Inter-company Credit & Inventories

I attended an excellent dinner a few weeks ago, hosted by UBS Jersey. The speaker was their Global Economist, Paul Donovan, author of The Truth About Inflation.

During his interesting & thought-provoking talk he spent some time discussing small businesses. In the UK, according to a Parliamentary Briefing, Small & Medium Sized Enterprises (SMEs) represent 60% of private sector employment & 47% of private sector turnover.

During and following the Global Financial Crisis of 2008, banks withdrew credit from the private sector corporate market (amongst other things). Furthermore, according to Donovan, inter-company credit collapsed as large firms were no longer willing (or able) to extend credit to smaller customers.

When this happened, small companies were forced to shrink their balance sheets. One way to do that was to reduce inventories.

Now, anything that encourages smaller firms to be more efficient is probably a good thing, but given their significant contribution to GDP, what other consequences might arise?

Let’s consider basic materials such as oil, copper or grains. When times are good & the economy’s growing, the temptation for a manufacturer is to expand inventory in anticipation of both increased demand for their goods and (perhaps) because they believe the price of the inputs may rise as everyone else is doing the same thing. So as the growth phase gets underway, commodity demand growth accelerates. This is what we saw 2003-2007 (although the effect was further exacerbated by the creation of investable commodity products sucking vast sums of additional capital into a relatively small market). When growth stalls, the cycle goes into reverse: not only do manufacturers have lower actual demand for the basic materials inputs, but they have inventories that they run down. So commodity demand tends to fall off a cliff initially, before stabilising once de-stocking is complete. Again, this occurred during the last cycle 2008 onwards.

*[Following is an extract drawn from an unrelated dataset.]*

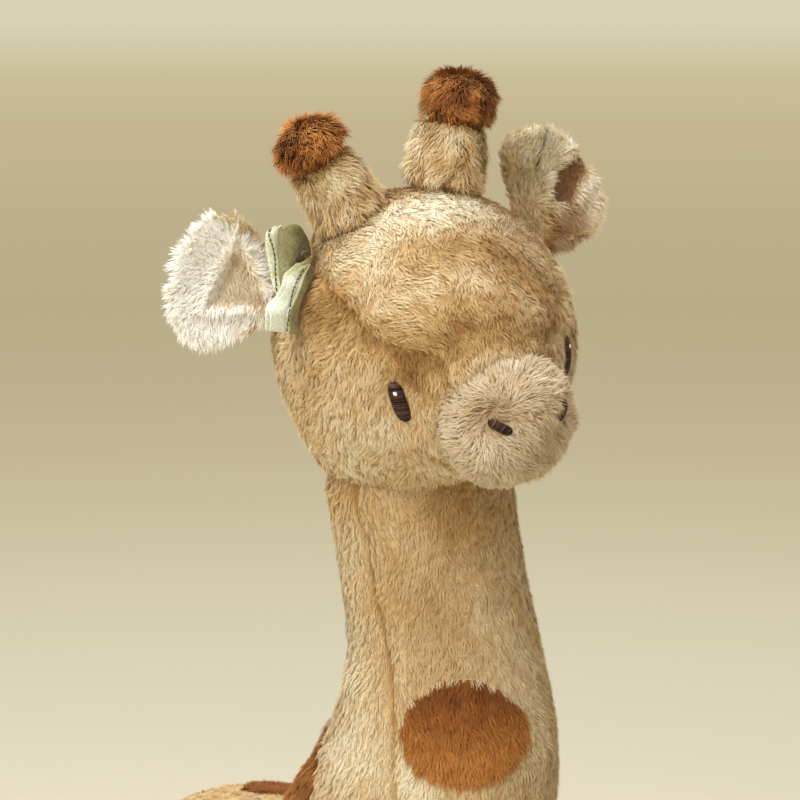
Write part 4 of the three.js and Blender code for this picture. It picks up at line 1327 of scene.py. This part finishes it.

What Donovan is saying though is that there may be no resumption of the previous tendency to build inventories through the recovery. As a result, primary commodity businesses never saw the kind of ‘super-growth’ phase of previous recoveries – demand is essentially growing lock-step with the global economy. The ‘rising tide’ is indeed floating all boats, but the commodity boat is floating at the same rate as everybody else this time.

If he’s right, this might alter the way we need to look at natural resource companies from a valuation perspective.